Someone who transports us into a coupling free of incompatibility, strive, struggle, turmoil and doubt. Our "other half" with whom we may enjoy the REWARDS of romantic connection without toil.

Does such a person exist for each of us? In my spiritual understanding, the answer is "YES, but."

As you probably guess, the "but" is the key. BUT WE NEVER ENCOUNTER SUCH A PERSON UNTIL we have EARNED it.

Until we have spiritually grown OURSELVES to the degree that the work left to be done in our lifetime is CONTRIBUTING TO OTHERS rather than working on ourselves. Then and ONLY then do we encounter this ever delightful romantic partner.

So you see, most of us are looking in the WRONG direction. We are busy looking OUTWARD for our "soul mate" when we really should be looking INWARD at what personal growth we have left to do!

In metaphysical thinking there are terms often used to describe the very special person we seek, soul mates, twin flames, twin souls, essence twins or spiritual twin.

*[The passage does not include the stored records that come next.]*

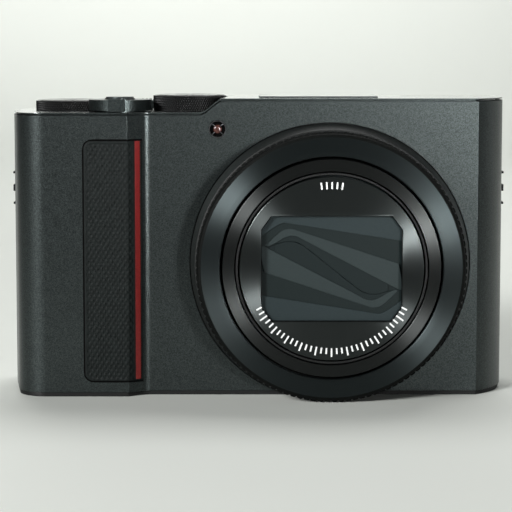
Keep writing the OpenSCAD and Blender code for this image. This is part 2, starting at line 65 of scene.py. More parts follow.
# ---------------------------------------------------------------- materials
class Paint:
    """A Principled material with short calls for the procedural nodes that it needs."""

    def __init__(self, name, colour, roughness, metallic=0.0, **sockets):
        self.material = bpy.data.materials.new(name)
        self.material.use_nodes = True
        self.tree = self.material.node_tree
        self.shader = self.tree.nodes["Principled BSDF"]
        self.shader.inputs["Base Color"].default_value = (*colour, 1)
        self.shader.inputs["Roughness"].default_value = roughness
        self.shader.inputs["Metallic"].default_value = metallic
        for key, value in sockets.items():
            self.shader.inputs[key.replace("_", " ")].default_value = value
        self.coordinates = self.add("ShaderNodeTexCoord").outputs["Object"]

    def add(self, kind, **settings):
        node = self.tree.nodes.new(kind)
        for key, value in settings.items():
            setattr(node, key, value)
        return node

    def join(self, source, target):
        self.tree.links.new(source, target)

    def noise(self, size, detail=2.0, stretch=(1, 1, 1)):
        """Noise whose features are about size millimetres across."""
        mapping = self.add("ShaderNodeMapping")
        mapping.inputs["Scale"].default_value = [s / (size * MM) for s in stretch]
        self.join(self.coordinates, mapping.inputs["Vector"])
        noise = self.add("ShaderNodeTexNoise")
        noise.inputs["Scale"].default_value = 1.0
        noise.inputs["Detail"].default_value = detail
        self.join(mapping.outputs[0], noise.inputs["Vector"])
        return noise.outputs["Fac"]

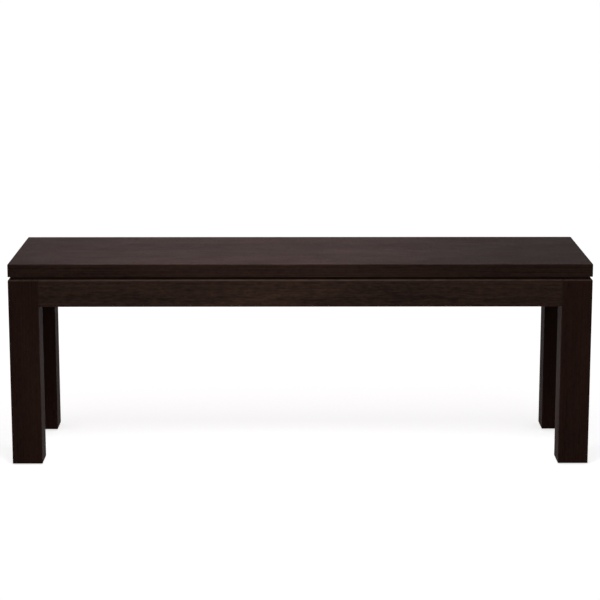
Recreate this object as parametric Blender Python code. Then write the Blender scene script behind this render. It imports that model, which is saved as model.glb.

Of those terms, metaphysical observation indicates there is a distinction between "soul mates" and the various "twin" terms.

Your "twin" is thought to have been created with the same soul essence as your own, at the beginning of time. You got half and your twin got half. Both of you have then been sent into various physical incarnations to learn and grow -- of course picking up individual (distinct from one another) karma from your choices along the way.

At some lifetime, it is thought that the two twins reunite in a romantic coupling and discover from one another their "mirror reflection." The experience of discovering your twin is as superlative as you can imagine. "Love at first sight" considerably understates the profound awareness and joy.

It is true that "twin flame" reunions create matings that are charmed with true unconditional love and significantly more bliss, but the fact that even twin relationships bring differing karma together, makes them challenging, too. Since the karma is not BETWEEN the twins, it is easier to deal with. To say these are "power couples" puts it mildly.

Twin flame relationships are extremely rare. In my observation I would say only 1% of the time or less!

Technically, soul mate relationships are different and much less "charmed." Sometimes I think the most challenging relationship anyone can have is with a soul mate. (We're talking romantic relationships but the soul mate connection can play out in many roles: parent/child, grandparent, sibling, even friend.)

You have lived many previous life-times with your soul mate. You feel familiar and comfortable with them. You have a great bond because you are working on a common mission together. There is high purpose and meaning in coupling with a soul mate but there is high challenge too. You may experience strong balancing karma as energies seek to "settle the score" from your previous lives together. Having been together many times, you have likely "settled" all the minor karma between you and are now working on the major issues. In my observation, I would say soul mate relationships seem to comprise about 30% to 40% of ALL relationships, romantic and otherwise.

At most that accounts for only 41% of romantic relationships, huh? What about the other 59%?

I would say most of the remaining relationships are "karmic connections", meaning people you've been with in one or more prior lifetimes. Perhaps you are together again to balance out some karma, have another attempt at learning a major lesson, accomplish things jointly or present myriad minor growth challenges to each other. Certainly you are together to learn from one another -- and it is rarely easy or altogether fun!

And on rare occasion, I think we connect with someone who is BRAND NEW to us. As if God gives us a clean slate, a breath of fresh air. Frankly such "virgin" relationships COULD be the easiest -- IF we make the right choices and create great karma together. I think we get that chance, maybe about 10% of the time.

That's a quick review of the spiritual underpinnings of romantic relationships. Just how these spiritual themes play out in your life in the "dating/mating game" is also fascinating and worth exploring another time.

Meanwhile, when you next pine for meeting your "soul mate," be careful what you wish for. And look around. S/he may well be right there -- under your KARMA!